Audi has revealed what it says is the fourth in a quartet of related concept cars, the Activesphere. This sporty fastback sedan joins the previous Skysphere, Grandsphere, and Urbansphere concept cars to showcase the company’s technical and design direction.
Audi dubs the Activesphere’s sleek roofline a “sportback” design, like that of its A7 hatchback. But where the A7 has a hinged hatch that opens to reveal a trunk-like cargo area, the Activesphere concept has a retractable window that creates an open bed like one on a pickup truck.
Activesphere rolls on Audi’s Premium Platform Electric modular electric drive system, with a claimed range of more than 375 miles and extremely fast charging times thanks to 800-volt technology. The 800-volt, 100-kilowatt-hour battery supports 270-kilowatt DC fast charging that can add 185 miles of range in ten minutes and it can charge from 5 percent to 80 percent state of charge in less than 25 minutes. The front and rear electric motors produce a combined output of 436 horsepower and 531 lb.-ft. of torque.
The Activesphere’s aerodynamic drag is minimized for maximum range through details like active wheels that feature moveable surfaces that open at low speeds to provide cooling airflow and close at highway speed for reduced drag. The car also employs rear-view cameras in place of drag-heavy outside mirrors.
Additionally, the concept car’s ground clearance is also variable thanks to the air suspension system. It can rise 1.57 inches from the regular height of 8.2 inches for off-roading and it can drop by the same amount when driving on-road for reduced drag and a lower center of gravity. The lift and the Activesphere’s short front and rear overhangs contribute to an approach angle of 18.9 degrees and a departure angle of 28.1 degrees.
As radical as the Activesphere’s open bed looks, the car’s interior is similarly dramatic. During planned Level 4 autonomous driving, the steering wheel stows away out of sight and the dashboard is free of instrumentation or display screens because the car interacts with the occupants entirely through the Audi Dimensions virtual reality goggles.

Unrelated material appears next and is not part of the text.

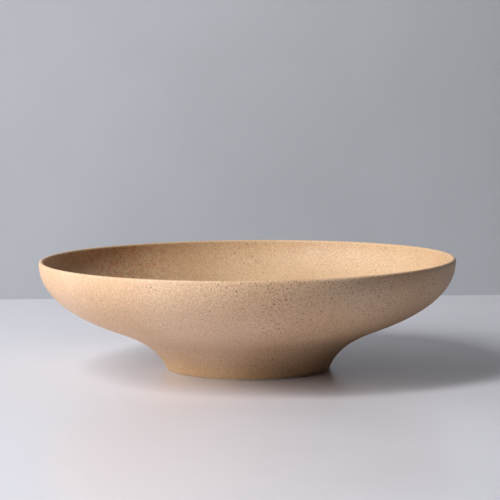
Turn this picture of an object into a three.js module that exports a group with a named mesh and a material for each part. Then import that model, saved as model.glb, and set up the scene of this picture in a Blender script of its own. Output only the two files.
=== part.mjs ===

This means that information about the car only appears when it is needed, as when the battery state of charge is getting low. The virtual controls are projected in positions near the functions they support, so virtual HVAC controls hover in space in front of the car’s HVAC vents, right where the driver might expect them and audio controls appear over the speaker.
But obviously, virtual reality has capability far beyond that of replacing physical controls inside the cabin. The system can provide drivers with traffic safety information during a commute or high-resolution 3D topographical maps for off-roading.
Using glasses rather than a full-width head-up display of the sort shown by BMW at CES was a choice meant to let drivers see information in 360 degrees, and not just in the area of the windshield, said Oliver Keyerleber, Head of Concept Car Projects at Audi Design. “For us, it was important to not focus on the windshield and use the entire space of the vehicle,” he said. Additionally, unlike a HUD, glasses aren’t tied to the vehicle. “It is a smart device you can take wherever you go,” he added.
When considering the entire project, Keyleber pondered the biggest challenge in developing the Activesphere. “That’s a question that I keep asking myself at the end of every project!” he said. “I can say clearly here for this project it was the package, the technical package, the job specification. With the battery and drivetrain layout to then arrive at this very elegant sportback body – a coupe-like silhouette. At the same time have an interior that gives you that maximum space and spaciousness. And of course at the same time to have this active sportback function with that pickup bed.”
It wasn’t just a matter of getting the vehicle’s components to fit in place, but also to accommodate the driver’s requirements, Keyleber continued. “To marry all these elements and still have enough space to have two fully electric bikes or golf bags or other leisure activity contraptions stored in that pickup bed. And that was the main challenge and we fought for every single inch and millimeter, that was the biggest challenge.”